Just be sure to only link to and from relevant pages. Relevance is so important.
Step 5: Leveraging Internal Links to Enhance Target Page Rankings
After identifying these, you can make use of the authority pages of your website to increase the rankings of others. This aspect of your strategy is easy. You simply have to go through the pages with the most authority and then identify ways you can pass link authority to others whenever appropriate.
If your website already has a high number of quality links at the ready, then this step can be quite straightforward to do. You simply have to go through the pages that have the most valuable links and then identify relevant opportunities to link to important pages or ones that need a boost.
Keep in mind that if the authority pages you have identified lack relevant content, you want to avoid linking to them. Instead, come up with fresh content, if you feel this makes sense to do so as part of your overall content strategy.
Step 6: Internal Linking to Optimise New Content
As well as linking out from new content, you should also be looking for opportunities to internally link TO new pieces of content.
This can be done by using the site: command on Google, followed by a keyword that is relevant to the new piece of content. Although this is a useful way to find some quick opportunities, it’s not the most reliable. The list can, at some point, start showing pages that mention the term in templated content such as the main navigation.
Twylu is another good option for this and will actually search the site for specified keywords (or top keywords from Google Search Console) and look for pages where the term is mentioned (in content only) but that page doesn’t yet link to this content.
If these links come from high authority pages including those that are within the relevant topic cluster, that’s even better.
Extra Step: Maximise Digital PR Campaign Impact Using Internal Links
If part of your marketing strategy is to create engaging assets that bring in external links from high authority websites, you want to use all these to improve your internal linking structure as well.

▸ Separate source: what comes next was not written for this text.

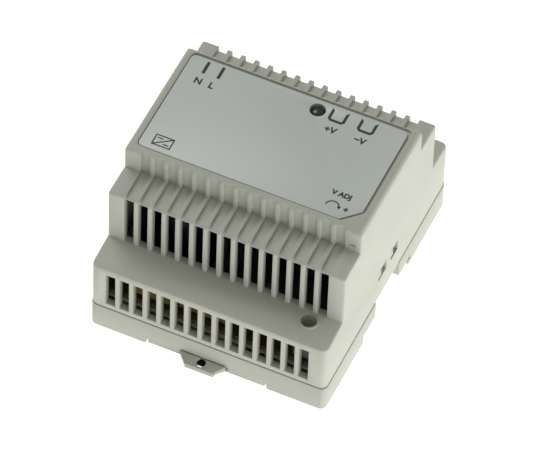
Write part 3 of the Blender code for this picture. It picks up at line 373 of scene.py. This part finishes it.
canLook = {
    "bulk_capacitor": {"sleeve": blueSleeveWithPaintedShade, "slot": "blue_sleeve", "rim": 1.5, "stripeTurn": 150},
    "output_capacitor_1": {"sleeve": blackSleeve, "slot": "black_resin", "rim": 0.7, "stripeTurn": 200},
    "output_capacitor_2": {"sleeve": blackSleeve, "slot": "black_resin", "rim": 0.7, "stripeTurn": 320},
    "output_capacitor_3": {"sleeve": blackSleeve, "slot": "black_resin", "rim": 0.7, "stripeTurn": 260},
}


canShape = {"crownDeepMm": 0.35, "ventMm": 0.25, "roundMm": 0.28, "roundAngle": 50, "sides": 48,
            "stripeHalfTurn": 0.3, "stripeShortMm": 0.6}


def addCan(node, look):
    low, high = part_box(node)
    middle, radius, height = (low + high) / 2, (high.x - low.x) / 2, high.z - low.z
    bpy.ops.object.select_all(action="DESELECT")
    bpy.ops.mesh.primitive_cylinder_add(vertices=canShape["sides"], radius=radius, depth=height,
                                        location=middle)
    can = applyAll(bpy.context.active_object)
    can.name = can.data.name = pieceName(node)
    mesh = editing(can)
    pick(can, mesh, "FACE", lambda face: face.normal.z > 0.9)
    bpy.ops.mesh.inset(thickness=look["rim"] * mm, depth=-canShape["crownDeepMm"] * mm)
    bpy.ops.mesh.inset(thickness=canShape["ventMm"] * mm, depth=0)
    doneEditing()
    rim = can.modifiers.new("rim", "BEVEL")
    rim.width, rim.segments = canShape["roundMm"] * mm, edgeSteps
    rim.angle_limit = math.radians(canShape["roundAngle"])
    applyAll(can)
    for stuff in (look["sleeve"], paleStripe, millAluminium):
        can.data.materials.append(stuff)
    stripe = math.radians(look["stripeTurn"])
    for face in can.data.polygons:
        spoke = face.center - middle
        turn = (math.atan2(spoke.y, spoke.x) - stripe + math.pi) % (2 * math.pi) - math.pi
        upright = abs(face.normal.z) < 0.3
        below = face.center.z < high.z - canShape["stripeShortMm"] * mm
        if upright and below and abs(turn) < canShape["stripeHalfTurn"]:
            face.material_index = 1
        if face.normal.z > 0.9 and math.hypot(spoke.x, spoke.y) < radius - look["rim"] * mm:
            face.material_index = 2
    takeUp(can)
    bpy.ops.object.shade_smooth_by_angle(angle=smoothAngle)
    settle(can, "housing", look["slot"], look["sleeve"], node)


for node, look in canLook.items():
    addCan(node, look)
print("capacitors done")


# windings: one oval turn of enamelled wire, repeated up the core's leg

windingLook = {
    "wireMm": {"filter_choke_winding_1": 0.45, "filter_choke_winding_2": 0.45, "output_choke_winding": 0.5},
    "layers": 2, "pitch": 2.05, "layerStep": 1.8,  # both in wire radii
}


def addWinding(node, wire):
    low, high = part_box(node)
    middle = (low + high) / 2
    pitch = windingLook["pitch"] * wire
    layers = []
    for layer in range(windingLook["layers"]):
        inset = wire * (1 + windingLook["layerStep"] * layer)
        bpy.ops.object.select_all(action="DESELECT")
        bpy.ops.curve.primitive_bezier_circle_add(radius=1, location=(middle.x, middle.y, low.z + wire))
        ring = bpy.context.active_object
        ring.scale = ((high.x - low.x) / 2 - inset, (high.y - low.y) / 2 - inset, 1)
        bpy.ops.object.transform_apply(location=False, rotation=False, scale=True)
        ring.data.bevel_depth, ring.data.bevel_resolution, ring.data.resolution_u = wire, 2, 10
        bpy.ops.object.convert(target="MESH")
        ring = bpy.context.active_object
        ring.name = ring.data.name = f"{pieceName(node)}Layer{layer + 1}"
        stack = ring.modifiers.new("turns", "ARRAY")
        stack.use_relative_offset, stack.use_constant_offset = False, True
        stack.constant_offset_displace = (0, 0, pitch)
        stack.count = int((high.z - low.z) / pitch)
        layers.append(applyAll(ring))
    for ring in layers:
        takeUp(ring)
        bpy.ops.object.shade_smooth()
        settle(ring, "housing", "enamelled_copper", enamelledCopper)
    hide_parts(node)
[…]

Think about ways you can use your campaign landing pages so that you can pass authority to other relevant pages on your website. This may involve using more contextual links in your content body or employing basic navigational links to improve user experience and Search Engine Optimisation.
When you collaborate with your digital PR campaigns directly, you can deliver results in ways that your competition may not have even thought of.
Although it may sound overwhelming at first, internal linking with the right structure isn’t complicated. You only need to follow a logical, hierarchical website structure that has internal links that follow the same format as well.
This is just the basics. From there, you can link strategically from your strong pages to those that require a little help in terms of optimisation.
A few guidelines to remember when building your internal links:
- Avoid using the same anchor text 100% of the time. It is best to mix things up and leverage diversity. This can also capture other keyword opportunities.
- Avoid linking irrelevant pages if you just want to improve authority. It’s better to not link at all if the pages aren’t related.
- Don’t go overboard with internal linking.
Having a robust internal linking strategy will help you rank your content higher on search engines, and not just with Google. The strategy doesn’t have to be overly complex since internal linking means that you are in full control of each step in the process.
By leveraging the right plan, tools, and data, you will be able to launch a new internal linking strategy that can lead to huge results.